Material »
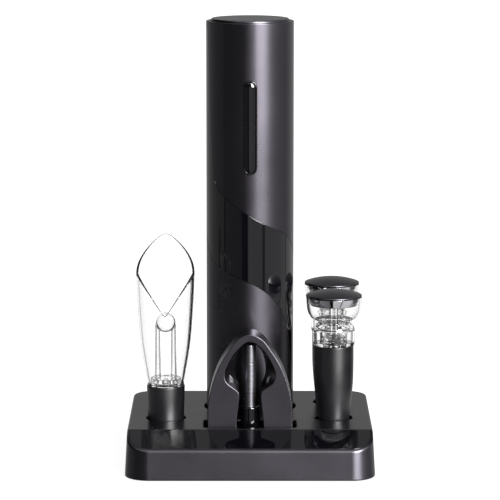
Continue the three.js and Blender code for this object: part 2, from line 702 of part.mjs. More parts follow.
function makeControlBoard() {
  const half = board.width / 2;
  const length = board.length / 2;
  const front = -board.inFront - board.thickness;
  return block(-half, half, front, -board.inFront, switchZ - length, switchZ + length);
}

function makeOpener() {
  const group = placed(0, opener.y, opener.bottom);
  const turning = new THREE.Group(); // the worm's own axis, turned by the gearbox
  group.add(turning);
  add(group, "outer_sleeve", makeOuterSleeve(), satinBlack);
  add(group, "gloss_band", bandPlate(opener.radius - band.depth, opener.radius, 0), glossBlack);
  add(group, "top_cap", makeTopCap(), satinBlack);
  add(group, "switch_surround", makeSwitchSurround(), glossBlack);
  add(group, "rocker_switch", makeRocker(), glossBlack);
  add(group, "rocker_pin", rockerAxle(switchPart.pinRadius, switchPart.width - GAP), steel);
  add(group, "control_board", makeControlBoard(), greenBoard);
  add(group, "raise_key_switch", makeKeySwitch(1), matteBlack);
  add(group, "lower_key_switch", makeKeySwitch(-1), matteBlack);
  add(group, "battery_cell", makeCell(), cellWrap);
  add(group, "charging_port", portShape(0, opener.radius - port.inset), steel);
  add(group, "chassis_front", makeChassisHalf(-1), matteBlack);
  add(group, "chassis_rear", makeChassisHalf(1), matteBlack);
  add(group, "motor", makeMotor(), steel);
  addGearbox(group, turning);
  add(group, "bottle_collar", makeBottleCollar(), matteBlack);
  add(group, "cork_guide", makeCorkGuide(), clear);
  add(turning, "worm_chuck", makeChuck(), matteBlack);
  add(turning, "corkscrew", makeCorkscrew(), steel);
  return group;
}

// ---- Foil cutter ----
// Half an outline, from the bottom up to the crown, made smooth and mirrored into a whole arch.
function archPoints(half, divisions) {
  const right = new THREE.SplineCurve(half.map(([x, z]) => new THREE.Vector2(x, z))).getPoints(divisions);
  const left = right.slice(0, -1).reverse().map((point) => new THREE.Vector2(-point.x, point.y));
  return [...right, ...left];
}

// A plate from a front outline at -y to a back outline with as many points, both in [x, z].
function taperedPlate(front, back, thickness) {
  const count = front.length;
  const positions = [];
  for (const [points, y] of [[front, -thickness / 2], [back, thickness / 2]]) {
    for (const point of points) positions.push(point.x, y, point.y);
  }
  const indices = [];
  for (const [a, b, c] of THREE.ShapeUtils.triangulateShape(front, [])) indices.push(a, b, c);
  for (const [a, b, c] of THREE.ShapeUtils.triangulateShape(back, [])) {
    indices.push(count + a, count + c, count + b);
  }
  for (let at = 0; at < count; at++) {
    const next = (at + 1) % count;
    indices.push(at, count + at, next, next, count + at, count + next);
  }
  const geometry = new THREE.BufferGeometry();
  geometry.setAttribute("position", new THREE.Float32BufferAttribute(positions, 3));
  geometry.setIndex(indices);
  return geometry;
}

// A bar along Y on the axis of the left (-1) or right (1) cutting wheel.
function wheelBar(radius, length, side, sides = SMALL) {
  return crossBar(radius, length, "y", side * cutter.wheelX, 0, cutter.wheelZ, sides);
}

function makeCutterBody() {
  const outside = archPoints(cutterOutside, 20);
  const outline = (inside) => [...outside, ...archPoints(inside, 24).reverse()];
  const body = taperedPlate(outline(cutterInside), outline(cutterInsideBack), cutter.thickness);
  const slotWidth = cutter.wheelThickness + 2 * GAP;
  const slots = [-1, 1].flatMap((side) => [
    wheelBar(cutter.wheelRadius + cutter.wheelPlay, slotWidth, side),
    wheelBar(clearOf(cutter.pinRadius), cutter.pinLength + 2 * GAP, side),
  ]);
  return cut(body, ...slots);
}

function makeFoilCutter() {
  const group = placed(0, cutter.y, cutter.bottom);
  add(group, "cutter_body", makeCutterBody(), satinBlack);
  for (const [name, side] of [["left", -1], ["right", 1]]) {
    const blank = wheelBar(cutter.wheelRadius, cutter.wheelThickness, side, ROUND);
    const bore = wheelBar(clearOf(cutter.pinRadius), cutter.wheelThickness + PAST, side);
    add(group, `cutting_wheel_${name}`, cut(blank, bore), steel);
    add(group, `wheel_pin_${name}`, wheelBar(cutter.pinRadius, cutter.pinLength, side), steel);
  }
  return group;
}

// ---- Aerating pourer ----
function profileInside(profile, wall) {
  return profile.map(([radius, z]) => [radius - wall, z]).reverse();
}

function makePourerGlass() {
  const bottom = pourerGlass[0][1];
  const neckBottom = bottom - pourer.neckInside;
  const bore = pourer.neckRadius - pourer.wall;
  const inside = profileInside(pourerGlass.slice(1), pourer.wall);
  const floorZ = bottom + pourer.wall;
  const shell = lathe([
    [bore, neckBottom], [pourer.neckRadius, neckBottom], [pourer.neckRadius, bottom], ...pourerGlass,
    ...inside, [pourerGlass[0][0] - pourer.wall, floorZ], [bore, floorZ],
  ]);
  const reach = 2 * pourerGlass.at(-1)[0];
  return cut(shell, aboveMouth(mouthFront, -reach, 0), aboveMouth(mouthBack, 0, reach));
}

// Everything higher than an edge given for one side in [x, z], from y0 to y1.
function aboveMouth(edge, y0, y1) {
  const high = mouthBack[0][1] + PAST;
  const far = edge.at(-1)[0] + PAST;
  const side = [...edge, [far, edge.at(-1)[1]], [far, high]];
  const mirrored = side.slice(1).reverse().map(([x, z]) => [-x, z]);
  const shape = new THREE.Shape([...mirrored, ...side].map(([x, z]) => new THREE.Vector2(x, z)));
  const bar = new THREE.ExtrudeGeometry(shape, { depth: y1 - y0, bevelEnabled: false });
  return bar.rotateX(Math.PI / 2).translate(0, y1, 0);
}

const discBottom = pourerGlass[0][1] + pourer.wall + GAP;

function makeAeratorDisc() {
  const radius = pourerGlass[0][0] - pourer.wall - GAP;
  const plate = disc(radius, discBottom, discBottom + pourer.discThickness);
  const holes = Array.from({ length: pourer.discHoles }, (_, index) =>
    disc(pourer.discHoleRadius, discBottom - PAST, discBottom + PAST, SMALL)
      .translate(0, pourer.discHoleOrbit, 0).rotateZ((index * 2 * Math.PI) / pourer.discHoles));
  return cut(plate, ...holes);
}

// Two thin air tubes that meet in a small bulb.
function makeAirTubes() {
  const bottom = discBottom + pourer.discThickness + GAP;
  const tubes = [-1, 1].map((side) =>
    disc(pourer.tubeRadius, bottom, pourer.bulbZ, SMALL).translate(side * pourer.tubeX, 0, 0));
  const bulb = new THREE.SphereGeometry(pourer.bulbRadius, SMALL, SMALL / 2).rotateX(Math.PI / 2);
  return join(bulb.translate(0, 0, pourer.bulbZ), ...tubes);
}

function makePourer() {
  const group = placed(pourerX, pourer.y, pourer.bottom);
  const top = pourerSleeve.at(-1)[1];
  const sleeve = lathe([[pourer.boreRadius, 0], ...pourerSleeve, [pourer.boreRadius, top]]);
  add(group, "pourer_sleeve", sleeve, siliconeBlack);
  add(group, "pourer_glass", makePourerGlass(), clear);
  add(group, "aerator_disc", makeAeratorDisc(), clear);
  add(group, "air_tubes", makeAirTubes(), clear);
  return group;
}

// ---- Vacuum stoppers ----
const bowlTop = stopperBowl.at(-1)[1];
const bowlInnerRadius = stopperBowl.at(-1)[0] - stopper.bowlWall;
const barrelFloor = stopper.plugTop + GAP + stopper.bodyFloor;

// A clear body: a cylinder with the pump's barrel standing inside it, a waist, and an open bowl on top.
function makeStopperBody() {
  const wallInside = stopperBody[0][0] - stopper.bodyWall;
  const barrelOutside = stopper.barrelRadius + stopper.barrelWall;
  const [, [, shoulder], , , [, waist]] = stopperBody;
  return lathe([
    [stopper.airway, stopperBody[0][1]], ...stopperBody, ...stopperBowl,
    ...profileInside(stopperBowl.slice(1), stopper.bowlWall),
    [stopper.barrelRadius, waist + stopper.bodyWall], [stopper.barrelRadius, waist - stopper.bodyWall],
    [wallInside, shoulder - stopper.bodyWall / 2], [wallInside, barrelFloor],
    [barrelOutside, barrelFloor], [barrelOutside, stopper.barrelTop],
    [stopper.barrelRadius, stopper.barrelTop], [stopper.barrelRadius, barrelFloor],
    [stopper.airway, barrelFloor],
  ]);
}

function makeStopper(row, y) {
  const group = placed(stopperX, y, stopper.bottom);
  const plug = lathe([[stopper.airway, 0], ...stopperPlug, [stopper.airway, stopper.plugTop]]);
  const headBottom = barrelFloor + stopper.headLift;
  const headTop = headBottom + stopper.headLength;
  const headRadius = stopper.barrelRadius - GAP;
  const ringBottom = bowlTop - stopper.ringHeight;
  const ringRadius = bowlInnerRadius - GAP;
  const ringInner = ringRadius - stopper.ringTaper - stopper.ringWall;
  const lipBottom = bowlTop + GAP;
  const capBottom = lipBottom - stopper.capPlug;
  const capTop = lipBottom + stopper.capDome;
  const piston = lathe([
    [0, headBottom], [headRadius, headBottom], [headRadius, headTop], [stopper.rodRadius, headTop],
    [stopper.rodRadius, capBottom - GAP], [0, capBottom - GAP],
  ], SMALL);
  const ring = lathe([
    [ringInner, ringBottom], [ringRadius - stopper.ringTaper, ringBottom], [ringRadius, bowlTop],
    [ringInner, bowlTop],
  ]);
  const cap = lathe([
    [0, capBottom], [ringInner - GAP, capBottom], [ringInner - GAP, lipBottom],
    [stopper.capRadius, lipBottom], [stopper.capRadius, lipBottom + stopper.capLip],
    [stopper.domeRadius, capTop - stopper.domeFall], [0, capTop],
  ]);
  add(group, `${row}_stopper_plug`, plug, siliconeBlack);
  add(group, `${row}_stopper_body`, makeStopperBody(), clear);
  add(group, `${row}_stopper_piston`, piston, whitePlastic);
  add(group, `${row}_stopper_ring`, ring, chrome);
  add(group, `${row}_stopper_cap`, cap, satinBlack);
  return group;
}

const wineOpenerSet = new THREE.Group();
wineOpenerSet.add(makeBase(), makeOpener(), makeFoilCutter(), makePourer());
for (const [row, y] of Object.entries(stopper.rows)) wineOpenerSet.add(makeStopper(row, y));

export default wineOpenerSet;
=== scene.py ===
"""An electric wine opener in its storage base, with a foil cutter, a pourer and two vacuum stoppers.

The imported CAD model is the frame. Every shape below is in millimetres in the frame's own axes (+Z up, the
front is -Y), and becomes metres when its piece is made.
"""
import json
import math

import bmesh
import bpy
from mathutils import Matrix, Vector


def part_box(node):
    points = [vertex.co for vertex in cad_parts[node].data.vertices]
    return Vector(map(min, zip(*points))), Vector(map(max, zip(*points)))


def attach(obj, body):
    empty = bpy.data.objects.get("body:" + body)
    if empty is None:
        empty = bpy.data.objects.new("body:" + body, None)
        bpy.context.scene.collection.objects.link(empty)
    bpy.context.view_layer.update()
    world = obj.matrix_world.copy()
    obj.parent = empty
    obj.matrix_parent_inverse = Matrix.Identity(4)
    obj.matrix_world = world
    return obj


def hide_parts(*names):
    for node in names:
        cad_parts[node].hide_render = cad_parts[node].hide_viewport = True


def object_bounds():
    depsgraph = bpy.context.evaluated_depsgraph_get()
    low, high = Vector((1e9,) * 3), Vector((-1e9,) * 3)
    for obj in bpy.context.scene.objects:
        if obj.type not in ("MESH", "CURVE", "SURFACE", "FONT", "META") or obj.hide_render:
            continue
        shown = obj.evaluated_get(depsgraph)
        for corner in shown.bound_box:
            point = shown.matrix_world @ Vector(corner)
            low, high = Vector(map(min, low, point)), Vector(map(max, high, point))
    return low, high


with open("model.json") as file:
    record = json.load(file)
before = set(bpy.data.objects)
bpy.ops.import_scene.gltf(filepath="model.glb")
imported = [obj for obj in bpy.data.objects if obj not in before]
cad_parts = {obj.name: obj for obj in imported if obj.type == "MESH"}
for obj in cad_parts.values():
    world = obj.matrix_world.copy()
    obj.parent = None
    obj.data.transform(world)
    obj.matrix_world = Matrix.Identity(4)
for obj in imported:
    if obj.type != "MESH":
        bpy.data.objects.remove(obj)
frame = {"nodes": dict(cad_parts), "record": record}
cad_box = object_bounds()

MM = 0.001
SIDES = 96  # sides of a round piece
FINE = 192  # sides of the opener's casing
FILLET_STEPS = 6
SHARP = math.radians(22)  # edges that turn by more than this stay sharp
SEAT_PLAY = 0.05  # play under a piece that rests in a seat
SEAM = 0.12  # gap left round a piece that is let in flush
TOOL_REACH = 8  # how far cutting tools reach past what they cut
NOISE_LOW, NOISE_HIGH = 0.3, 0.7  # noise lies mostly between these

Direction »
Look above for the line that contains "const wineOpenerSet = new THREE.Group();". Starting there, transcribe every line exactly until you have copied the line that contains "Vector(map(max, high, point))".

Solution for this problem »
const wineOpenerSet = new THREE.Group();
wineOpenerSet.add(makeBase(), makeOpener(), makeFoilCutter(), makePourer());
for (const [row, y] of Object.entries(stopper.rows)) wineOpenerSet.add(makeStopper(row, y));

export default wineOpenerSet;
=== scene.py ===
"""An electric wine opener in its storage base, with a foil cutter, a pourer and two vacuum stoppers.

The imported CAD model is the frame. Every shape below is in millimetres in the frame's own axes (+Z up, the
front is -Y), and becomes metres when its piece is made.
"""
import json
import math

import bmesh
import bpy
from mathutils import Matrix, Vector


def part_box(node):
    points = [vertex.co for vertex in cad_parts[node].data.vertices]
    return Vector(map(min, zip(*points))), Vector(map(max, zip(*points)))


def attach(obj, body):
    empty = bpy.data.objects.get("body:" + body)
    if empty is None:
        empty = bpy.data.objects.new("body:" + body, None)
        bpy.context.scene.collection.objects.link(empty)
    bpy.context.view_layer.update()
    world = obj.matrix_world.copy()
    obj.parent = empty
    obj.matrix_parent_inverse = Matrix.Identity(4)
    obj.matrix_world = world
    return obj


def hide_parts(*names):
    for node in names:
        cad_parts[node].hide_render = cad_parts[node].hide_viewport = True


def object_bounds():
    depsgraph = bpy.context.evaluated_depsgraph_get()
    low, high = Vector((1e9,) * 3), Vector((-1e9,) * 3)
    for obj in bpy.context.scene.objects:
        if obj.type not in ("MESH", "CURVE", "SURFACE", "FONT", "META") or obj.hide_render:
            continue
        shown = obj.evaluated_get(depsgraph)
        for corner in shown.bound_box:
            point = shown.matrix_world @ Vector(corner)
            low, high = Vector(map(min, low, point)), Vector(map(max, high, point))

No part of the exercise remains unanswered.